You can install the development version of funspotr from GitHub with:

# install.packages("devtools")
devtools::install_github("brshallo/funspotr")

[1] E.g. as_tibble() is attributed to tidyr by spot_funs() however as_tibble() is also in dplyr. I don’t worry about getting to the root source of the package or the fact that both of those packages are just reexporting it from tibble. Setting keep_search_list = TRUE will return rows for each item in the search list which may be helpful if getting unexpected results.)

[2] If any file could not be parsed will be a purrr::safely() list-column output where each item is a list containing result and error.

[3] E.g. for cases when there are library calls that aren’t actually used in the file. This may be useful in cases when metapackages like tidyverse or tidymodels are loaded but not all packages are actually used.

[4] Most unexported functions in funspotr still include a man file and at least partial documentation.

[5] This heuristic is imperfect and means that a file with “library(dplyr); select(); MASS::select()” would view both select() calls as coming from {MASS} – when what it should do is view the first was as coming from {dplyr} and the second from {MASS}.

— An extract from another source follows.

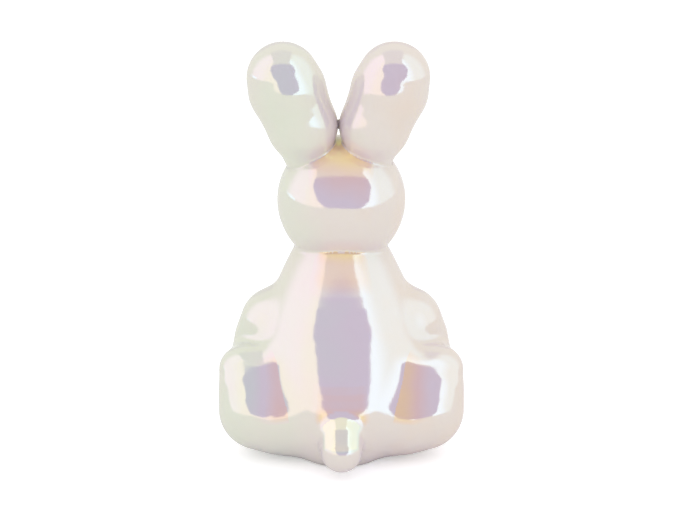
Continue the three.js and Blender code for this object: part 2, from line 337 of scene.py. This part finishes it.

[6] i.e. in interactive R scripts or Rmd documents where you use library() or related calls within the script.

[7] For example when reviewing David Robinson’s Tidy Tuesday code I found that the meme package was used far more than I would have expected. Turns out it was just due to it reexporting the aes() function from ggplot.

[8] E.g. for mapping across a local repository, across a package, a data workflow, etc.

[9] e.g. in this case lines <- "library(pkg)" the pkg would show-up as a dependency despite just being part of a quote rather than actually loaded.